Camera the size of a salt grain captures clear, full color images
Neural nano-optics technology can be produced on the scale of a microchip
The effectiveness of micro-sized cameras in capturing images used in medical diagnostics and robotic sensors has been hindered by technology that produces distorted images with a limited field of view. Now, researchers at Princeton University and the University of Washington, partially funded by the U.S. National Science Foundation, have developed a camera the size of a grain of coarse salt — just half a millimeter wide — that captures clear, full-color images.
The neural nano-optics system could be used for minimally invasive medical imaging procedures; to improve imaging for robots with size and weight constraints; and to turn surfaces into high-resolution cameras. The researchers published the results in Nature Communications.
The neural nano-optics system has more than one million cylindrical posts that function as optical antennae. The technology integrates optical surface design and signal processing algorithms to produce an image and can be manufactured on the same scale as a microchip. Previous technology required a laboratory or ideal conditions to produce high-quality images.

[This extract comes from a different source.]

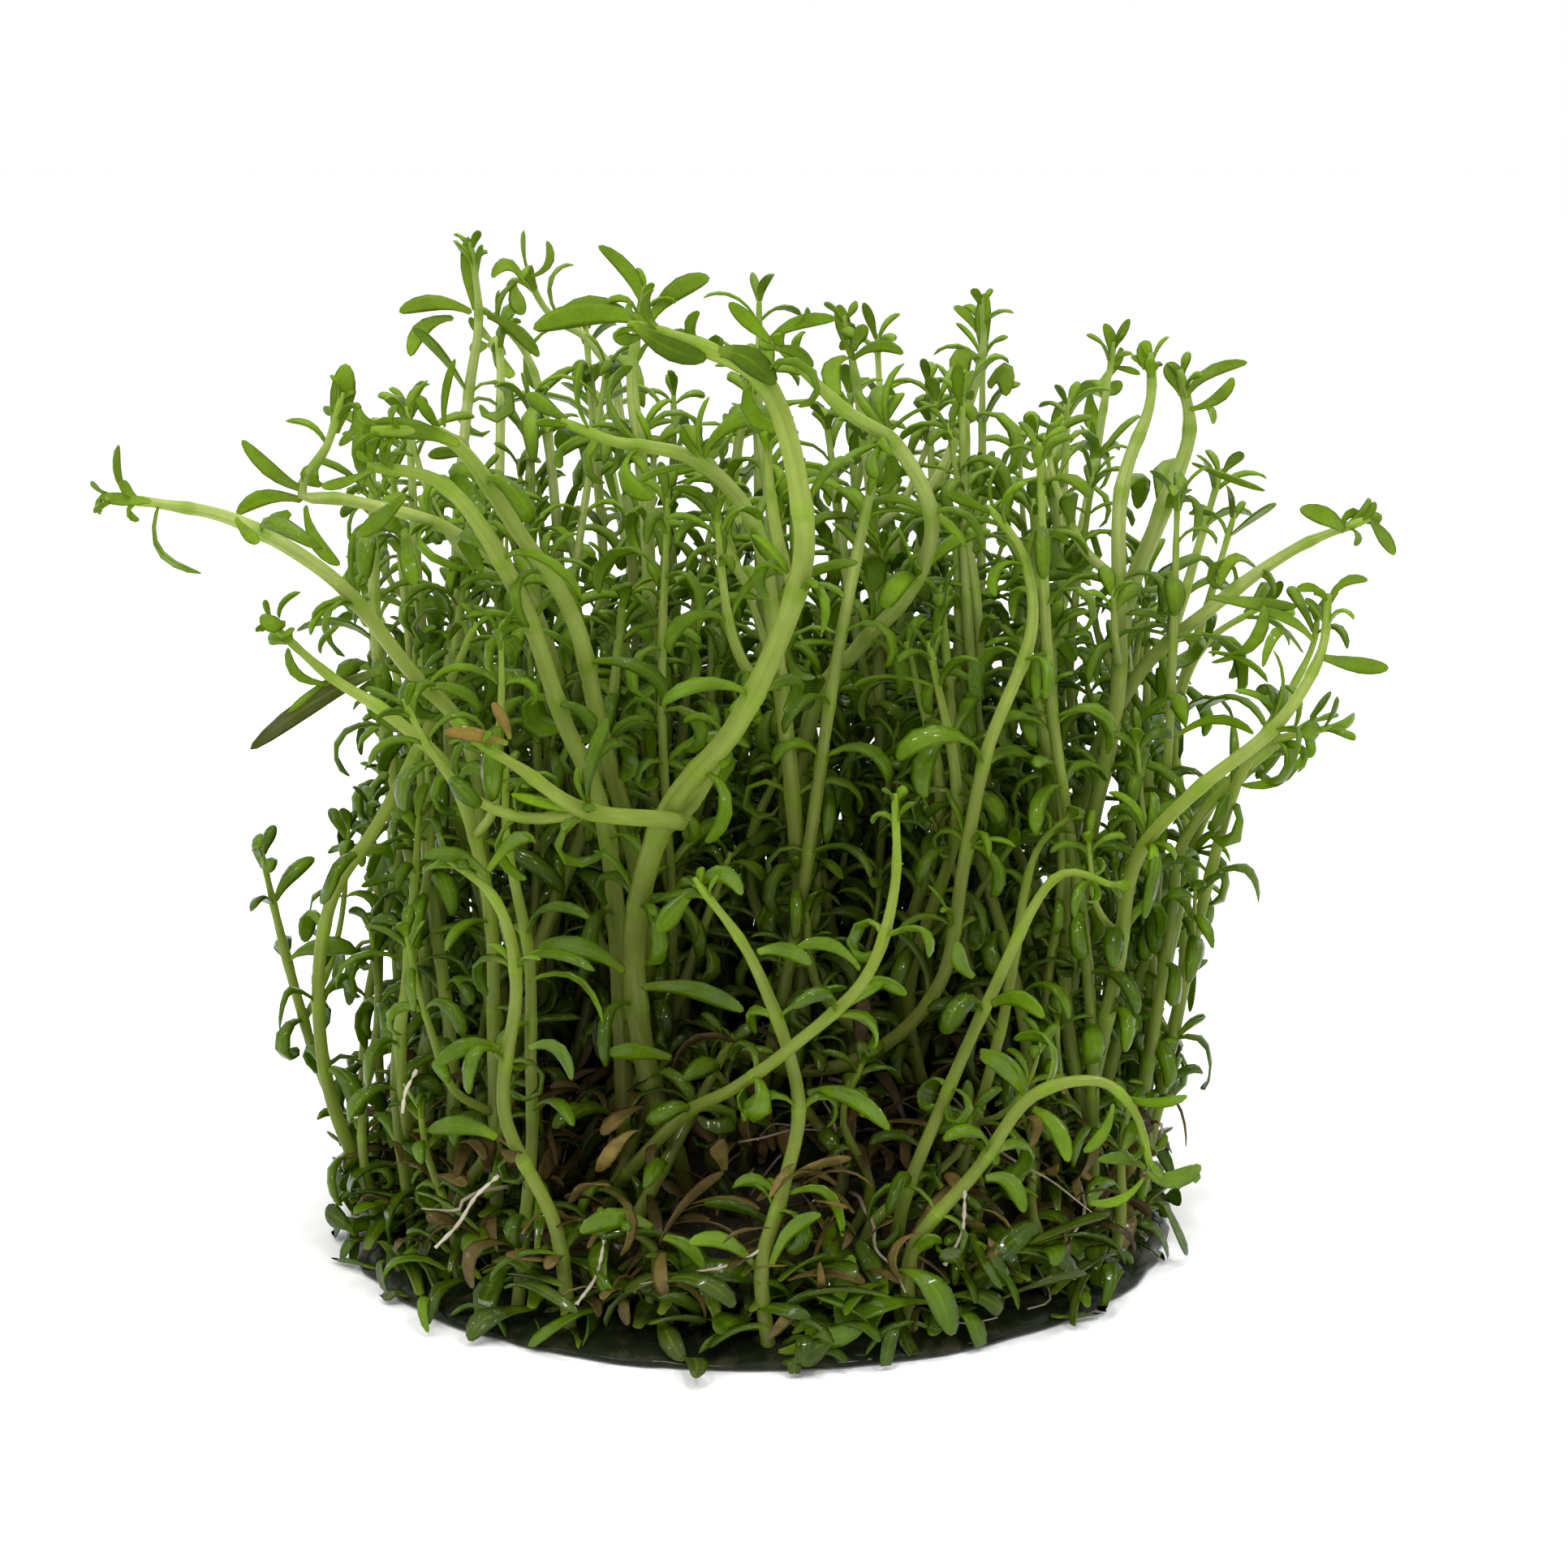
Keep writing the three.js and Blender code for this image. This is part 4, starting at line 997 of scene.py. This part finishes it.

“We could turn individual surfaces into cameras that have ultra-high resolution, so you wouldn’t need three cameras on the back of your phone anymore, but the whole back of your phone would become one giant camera,” said study senior author Felix Heide of Princeton.
The researchers are adding more computational abilities to the camera, improving image quality and adding capabilities for object detection and other sensing functions relevant to medicine and robotics.
Andrew Wells, a program director in NSF’s Directorate for Engineering, added, “Fundamental research in the use of artificial intelligence methods to create and resolve images from nontraditional optics has allowed these investigators to build image sensors with resolution comparable to that of much bulkier cameras. NSF fosters such multidisciplinary studies at the convergence of computer science, electronics and manufacturing.”